To debug the service_test service with gdb, you should make sure the service is started with gdbserver. You are trying to start gdbserver with start.sh, which likely starts the entire docker-compose setup, rather than just the service_test service with gdbserver.

Try instead a command like this in your docker-compose.yml file:

command: gdbserver localhost:5000 /usr/local/bin/service_exec --name crash --logger 1

Run docker-compose up normally without start.sh. That should start the redis service and the service_test service with gdbserver listening on port 5000 (as described in "How to Debug Programs on Remote Server using GDBServer Example", by Lakshmanan Ganapathy).

Connect to the gdbserver from your gdb client using the command you specified:

gdb service_exec
target remote localhost:5000
continue

Note: Make sure your service_exec binary is compiled with debug symbols (-g flag if you are using gcc).

Host Machine                                  Docker Container
+------------------+                          +------------------------+
| gdb service_exec |                          | service_test           |
| target remote    |     (Port 5000)          | gdbserver :5000 <cmd>  |
| localhost:5000   |------------------------->|                        |
+------------------+                          +------------------------+

If the issue persists after these adjustments, it might be related to the fork behavior of your service. The commands set follow-fork-mode child and set detach-on-fork off in gdb are intended to keep gdb attached to the child process after a fork. If the service is designed to fork off a child process, and you want to debug the child, these settings are necessary.


What if we are trying to debug a source object file? I tried the way you mentioned, and can get the error like 'Program received signal SIGILL, Illegal instruction'.
But the trace back to the actual code is not available. On running the 'bt' command, it shows '??' and '__dso_handle ()'. No trace back to the code source is showing.
Do you have any idea how to resolve this issue?

When you encounter a SIGILL, Illegal instruction error and are unable to trace back to the source code with the bt (backtrace) command in GDB, it typically indicates that the debugging information is missing or incomplete. The presence of ?? and generic function names like __dso_handle () usually means that GDB cannot find the source code or the debugging symbols are not available. Here are some steps to troubleshoot and resolve this issue:

Make sure your source code is compiled with debug symbols (the -g flag): gcc -g -o service_exec source_file.c.
Be aware that compiling with optimization (e.g., -O2 or -O3) can sometimes make debugging more difficult because the relationship between source code and generated code is less clear.
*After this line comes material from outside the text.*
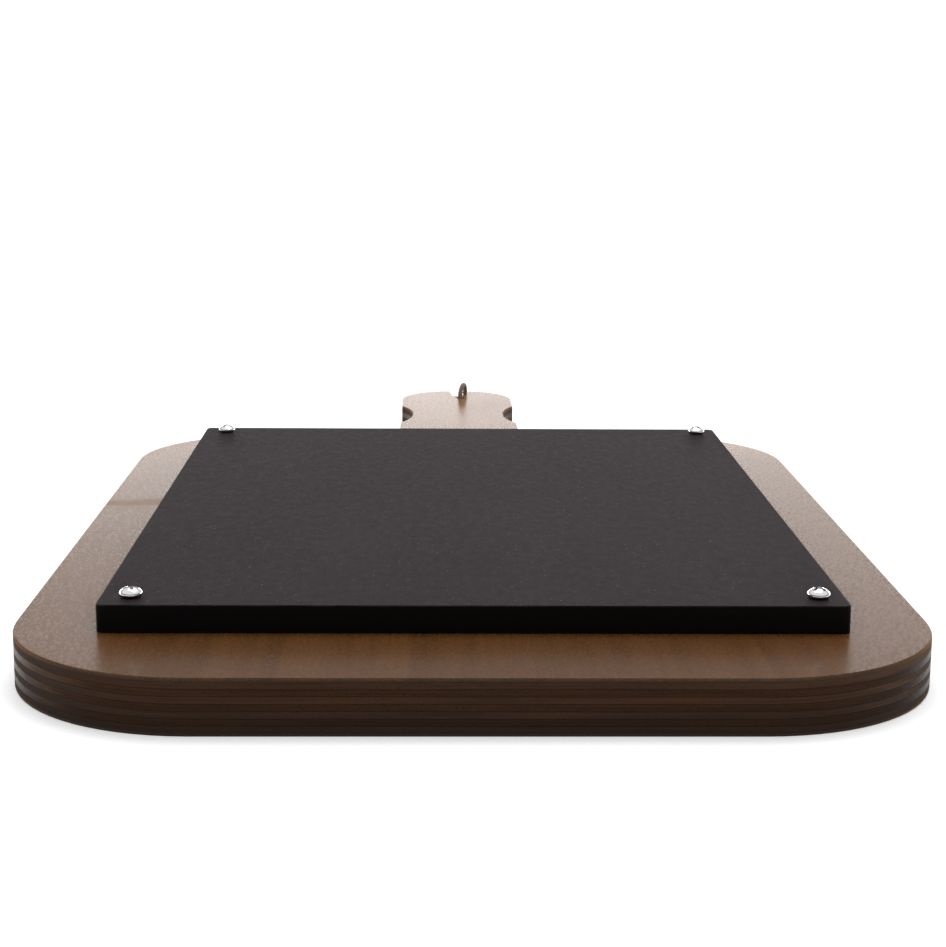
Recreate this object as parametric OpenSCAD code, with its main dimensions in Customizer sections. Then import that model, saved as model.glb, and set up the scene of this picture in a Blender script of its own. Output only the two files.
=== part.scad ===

If possible, compile with -O0 to disable optimizations when debugging.

Make sure that you are running gdb on the same binary that is running inside the Docker container, not just a local copy that might be different due to recompilation or different build parameters.
If your application is using shared libraries, they also need to be compiled with debug symbols. If a shared library is missing debug symbols, GDB will not be able to provide information about the code executed within it.

Verify that the source files on your host machine match exactly with the ones used to build the binary inside the Docker container. Any mismatch can cause the debugger to show incorrect information.
GDB needs correct paths to the source files. If the binary was compiled in a different environment (e.g., inside the Docker container), the source paths embedded in the binary might not match the paths on your host system where you are running GDB. Use the dir command in GDB to add search directories for source files: (gdb) dir /path/to/source/files.